9. Nomo - Nomo. Nomo sounds like 1970s Nigerian Afrobeat but the band are, in fact from Michigan, USA and are whiter than white. This band are as good as Fela and Africa 70. This is music to dance to and would not be out of place at a club or as soundtrack to a dinner party. This is fairly easy to get hold of and is fairly cheap!

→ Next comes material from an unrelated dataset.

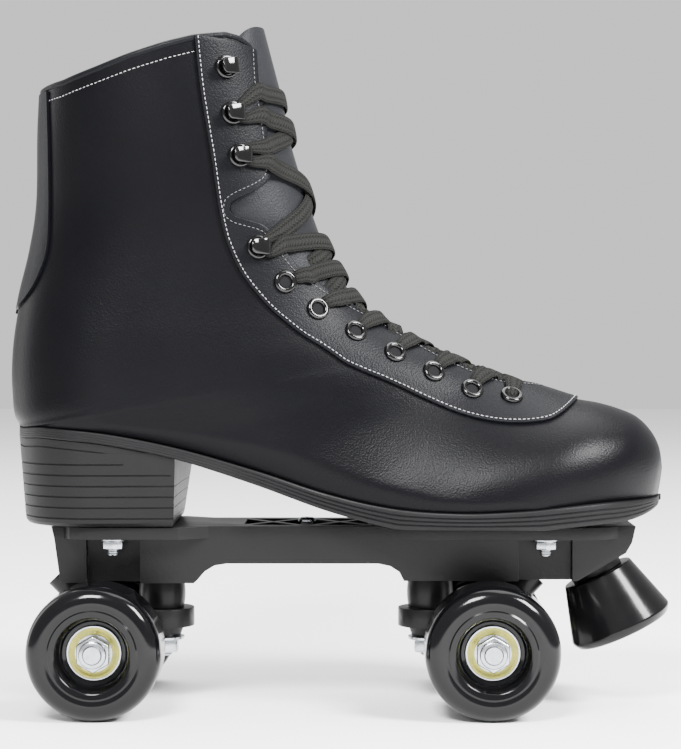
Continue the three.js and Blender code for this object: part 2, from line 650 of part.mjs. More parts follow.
// ---- Mounting bolts -----------------------------------------------------------------------------
const threadFoot = deckZ - 12;
const mountNutTop = deckZ - flangeThickness - gap;
const mountNutHeight = 4;
mounts.forEach(({ x, y }) => {
  const name = `${x < 0 ? 'rear' : 'front'}_${y < 0 ? 'right' : 'left'}`;
  const floor = Math.max(soleHeight(x - headRadius - 1), soleHeight(x + headRadius + 1)) + floorThickness * sizeZ;
  const seat = deckZ + 2 * gap + floor;
  const bolt = turned([[0, threadFoot], [boltRadius, threadFoot], [boltRadius, seat], [headRadius, seat],
    [headRadius - 1, seat + headHeight], [0, seat + headHeight]], 12);
  place(`mount_bolt_${name}`, bolt.translate(x, y, 0), steel);
  const nut = hexNut(mountNutFlats, boltRadius + gap, mountNutHeight);
  place(`mount_nut_${name}`, nut.translate(x, y, mountNutTop - mountNutHeight), steel);
});

// ---- Toe stop -----------------------------------------------------------------------------------
const stop = new THREE.Group();
stop.position.set(stopX, 0, stopZ);
stop.quaternion.setFromUnitVectors(new THREE.Vector3(0, 0, -1), stopAxis);
skate.add(stop);
const stopBoltHead = 6.5;
const stopSeat = -stopLength + 11;
place('toe_stop', turned([[4.4, 0], [stopTopRadius, 0], [stopFootRadius - 0.6, -stopLength + 4],
  [stopFootRadius, -stopLength + 2.6], [stopFootRadius - 1, -stopLength + 0.6], [stopFootRadius - 3, -stopLength],
  [8.5, -stopLength], [8, stopSeat], [4.4, stopSeat], [4.4, 0]], 24), rubber, stop);
place('toe_stop_bolt', turned([[0, stopSeat - 6], [stopBoltHead, stopSeat - 6], [stopBoltHead, stopSeat - gap],
  [4, stopSeat - gap], [4, 16], [0, 16]], 12), steel, stop);

// ---- Trucks -------------------------------------------------------------------------------------
const ringLow = ringRise - ringHeight / 2;
const ringHigh = ringRise + ringHeight / 2;
const ringHole = kingpinDiameter / 2 + 1.2;
const washerThickness = 1.2;
const lowerCushionFoot = ringLow - gap - lowerCushionHeight;
const washerFoot = lowerCushionFoot - gap - washerThickness;
const kingpinNutFoot = washerFoot - gap - kingpinNutHeight;
const housingHalf = wheelInnerY - 0.7;

function hanger() {
  const housing = lathe([[axleDiameter / 2 + gap, -housingHalf], [6.6, -housingHalf], [7.4, -9], [8.2, 0],
    [7.4, 9], [6.6, housingHalf], [axleDiameter / 2 + gap, housingHalf], [axleDiameter / 2 + gap, -housingHalf]], 20);
  const yoke = ring(ringHole, ringRadius, ringLow, ringHigh, 24).translate(kingpinInset, 0, 0);
  const arm = sideSlab([[0, -4], [8, -2], [kingpinInset - 10, ringLow], [kingpinInset - 10, ringHigh], [2, 7.8],
    [-4, 6]], 6.5);
  const bodyOfArm = cut(solid(arm), solid(lathe([[0, -9], [axleDiameter / 2 + gap, -9], [axleDiameter / 2 + gap, 9], [0, 9]], 20)));
  const neck = ballCentre.length() - 6;
  const pin = alongPin(turned([[0, -neck], [5.2, -neck], [3.3, -6], [3.3, -2], [pivotBallRadius, 0], [3.2, 2.2], [0, 3.6]], 16));
  const bored = cut(solid(pin), solid(lathe([[0, -9], [axleDiameter / 2 + gap, -9], [axleDiameter / 2 + gap, 9], [0, 9]], 20)));
  return join(solid(housing), solid(yoke), bodyOfArm, bored);
}

const kingpinTop = deckRise - 10;
const kingpin = turned([[0, kingpinNutFoot - 1.5], [kingpinDiameter / 2, kingpinNutFoot - 1.5],
  [kingpinDiameter / 2, kingpinTop], [0, kingpinTop]], 16);

for (const truck of trucks) {
  const frame = truckFrame(truck);
  skate.add(frame);
  const pieces = new THREE.Group();
  pieces.position.x = kingpinInset;
  frame.add(pieces);
  const boss = truck.name === 'front' ? bossRise + 1 : bossRise;
  const bore = kingpinDiameter / 2 + gap;
  place(`${truck.name}_hanger`, hanger(), nylon, frame);
  const tip = bearingFaceY + axleNutHeight + 1;
  place(`${truck.name}_axle`, lathe([[0, -tip], [axleDiameter / 2, -tip], [axleDiameter / 2, tip], [0, tip]], 16), steel, frame);
  place(`${truck.name}_kingpin`, kingpin.clone(), steel, pieces);
  place(`${truck.name}_kingpin_nut`, hexNut(nutFlats, bore, kingpinNutHeight).translate(0, 0, kingpinNutFoot), steel, pieces);
  place(`${truck.name}_cushion_washer`, ring(bore, 9.2, washerFoot, washerFoot + washerThickness, 16), steel, pieces);
  place(`${truck.name}_cushion_lower`, turned([[bore, lowerCushionFoot], [8, lowerCushionFoot], [9.2, ringLow - gap],
    [bore, ringLow - gap], [bore, lowerCushionFoot]], 16), rubber, pieces);
  place(`${truck.name}_cushion_upper`, turned([[bore, ringHigh + gap], [cushionRadius - 0.8, ringHigh + gap],
    [cushionRadius, ringHigh + 3], [cushionRadius, boss - 3], [cushionRadius - 0.8, boss - gap],
    [bore, boss - gap], [bore, ringHigh + gap]], 16), rubber, pieces);
  const cup = turned([[0, 5], [pivotBallRadius + 0.5, 5], [pivotBallRadius + 1, -4.5], [cupOuter, -4.5],
    [cupOuter, 5 + cupWall], [0, 5 + cupWall]], 16);
  place(`${truck.name}_pivot_cup`, alongPin(cup), rubber, frame);
}

// ---- Wheels -------------------------------------------------------------------------------------
function wheelProfile() {
  const r = wheelDiameter / 2 / Math.cos(Math.PI / wheelSides);
  const half = wheelWidth / 2;
  const seat = bearingDiameter / 2 + gap;
  const shoulderIn = outerBearingY - bearingWidth / 2 - gap;
  const shoulderOut = innerBearingY + bearingWidth / 2 + gap;
  return [[wheelLip, half], [22 / 27 * r, half], [25.6 / 27 * r, half - 1.8], [r, half - 5.5], [r, -half + 5.5],
    [25.6 / 27 * r, -half + 1.8], [22 / 27 * r, -half], [seat + 2, -half], [seat, -half + innerRecess - 1],
    [seat, shoulderOut], [9, shoulderOut], [9, shoulderIn], [seat, shoulderIn],
    [seat, half - outerRecess + 0.5], [wheelLip - 2.5, half - outerRecess + 1], [wheelLip, half]];
}

function bearing() {
  const half = bearingWidth / 2;
  const bore = axleDiameter / 2 + runningGap;
  return lathe([[bore, -half], [bearingDiameter / 2, -half], [bearingDiameter / 2, half], [bore, half], [bore, -half]], 16);
}

for (const { name, axleX } of trucks) {
  for (const [side, word] of [[-1, 'right'], [1, 'left']]) {
    const corner = new THREE.Group();
    corner.position.set(axleX, side * wheelY, axleZ);
    if (side < 0) corner.rotation.z = Math.PI;
    skate.add(corner);
    const tyre = lathe(wheelProfile(), wheelSides).rotateY(Math.PI / wheelSides);
    place(`wheel_${name}_${word}`, tyre, urethane, corner);
    place(`bearing_outer_${name}_${word}`, bearing().translate(0, outerBearingY, 0), zinc, corner);
    place(`bearing_inner_${name}_${word}`, bearing().translate(0, innerBearingY, 0), zinc, corner);
    const nut = hexNut(nutFlats, axleDiameter / 2 + gap, axleNutHeight).rotateX(-Math.PI / 2);
    place(`axle_nut_${name}_${word}`, nut.translate(0, bearingFaceY - wheelY + gap, 0), steel, corner);
  }
}

export default skate;
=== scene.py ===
"""Quad roller skate: a laced black boot on a nylon plate, with sprung trucks, wheels and a toe stop."""
import math

import bpy
import numpy as np
from mathutils import Matrix, Vector
from mathutils.bvhtree import BVHTree


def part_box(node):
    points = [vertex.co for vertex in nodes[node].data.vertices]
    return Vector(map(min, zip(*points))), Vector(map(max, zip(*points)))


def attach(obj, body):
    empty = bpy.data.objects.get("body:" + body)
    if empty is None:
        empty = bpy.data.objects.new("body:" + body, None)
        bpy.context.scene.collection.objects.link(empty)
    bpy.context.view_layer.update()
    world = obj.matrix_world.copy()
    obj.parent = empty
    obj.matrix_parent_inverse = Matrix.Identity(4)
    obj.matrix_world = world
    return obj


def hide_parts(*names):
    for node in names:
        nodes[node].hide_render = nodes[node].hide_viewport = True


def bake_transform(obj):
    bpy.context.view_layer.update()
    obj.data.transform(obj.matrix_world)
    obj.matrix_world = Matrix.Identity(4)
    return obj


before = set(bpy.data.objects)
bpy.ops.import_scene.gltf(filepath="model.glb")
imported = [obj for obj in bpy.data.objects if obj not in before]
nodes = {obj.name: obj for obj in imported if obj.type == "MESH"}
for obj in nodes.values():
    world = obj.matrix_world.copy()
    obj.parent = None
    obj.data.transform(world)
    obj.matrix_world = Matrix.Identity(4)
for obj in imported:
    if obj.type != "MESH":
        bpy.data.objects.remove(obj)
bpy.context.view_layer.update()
MM = 0.001
RIGHT, LEFT = -1, 1
SIDES = {"right": RIGHT, "left": LEFT}
TRUCKS = ("front", "rear")


# ---- Camera, light and floor --------------------------------------------------------------------
def add_camera():
    camera = bpy.data.objects.new("camera", bpy.data.cameras.new("camera"))
    bpy.context.scene.collection.objects.link(camera)
    camera.location = (0.004, -0.943, 0.1606)
    camera.rotation_euler = (math.radians(90 - 1.459), 0, math.radians(0.241))
    camera.data.lens = 108.55
    camera.data.sensor_width = 36
    bpy.context.scene.camera = camera


def softbox(name, place, target, size, watts):
    light = bpy.data.lights.new(name, "AREA")
    light.shape = "RECTANGLE"
    light.size, light.size_y = size
    light.energy = watts
    lamp = bpy.data.objects.new(name, light)
    bpy.context.scene.collection.objects.link(lamp)
    lamp.location = place
    lamp.rotation_euler = (Vector(target) - Vector(place)).to_track_quat("-Z", "Y").to_euler()


def add_studio():
    world = bpy.data.worlds.new("studio")
    bpy.context.scene.world = world
    world.use_nodes = True
    world.node_tree.nodes["Background"].inputs["Color"].default_value = (1, 1, 1, 1)
    world.node_tree.nodes["Background"].inputs["Strength"].default_value = 0.9
    softbox("key", (-0.25, -0.9, 0.95), (0, 0, 0.12), (0.35, 0.35), 44)
    softbox("toe_light", (0.75, -0.5, 0.8), (0.05, 0, 0.1), (0.3, 0.4), 48)
    softbox("top_light", (0.1, 0.5, 1.3), (0, 0.4, 0), (1.6, 1.0), 34)
    softbox("rim_light", (-0.9, 0.35, 0.4), (0, 0, 0.15), (0.3, 0.8), 3)


def add_floor():
    bpy.ops.mesh.primitive_plane_add(size=6, location=(0, 0, 0))
    floor = bpy.context.object
    floor.name = "floor"
    floor.data.materials.append(paper)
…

10. William Onyeabor - Atomic Bomb. William onyeabor is the mad professor of Afrobeat. His music is as mad as a box of frogs but brilliant to boot! He uses many weird synthesised sounds and has a nice voice. 'Better change your mind' is laid back grooves, weird and funky all at the same time. He is a very good accompaniament to any Afrobeat collection. The problem is that he is near impossible to get hold of and costs a bomb (no pun intended!) Check Ebay for a chance to own this classic!

14 comments:

Anonymous said...

To comment on Nkengas In London album, I had the album until recently. It is a fantastic album with tracks Side A - William Emeka Omambala / Asa Mpete Special / Anaedo Special and Side B - Unzulu Onye / Ige'Gbupi / Ekene Dili Chukwu. Osadebe was the star performer on this album throughout!
Also, as said in your blog, I think it is wrong to assume that Nkengas and Ikenga Super Stars are the same group purely because Vincent Okoroego played a vital role in both groups. Band membership in those days were more volatile and people switch bands as they wish, but the major difference was the role of Osadebe in the Nkengas and whose vocal talent shaped the Nkengas. It would be correct to note that the absence of Osadebe gave rise to the Ikenga Super Stars of Africa. Both groups had a lot in common.

jajaonan said...

I stand corrected! Thanks for the info!

Petter said...

Great reviews. I found this on google when I was looking for a gift for my mother. I have some of these albums and can only agree with their description. Will try to get my hands on a copy of Moussa Doumbia - Keleya now!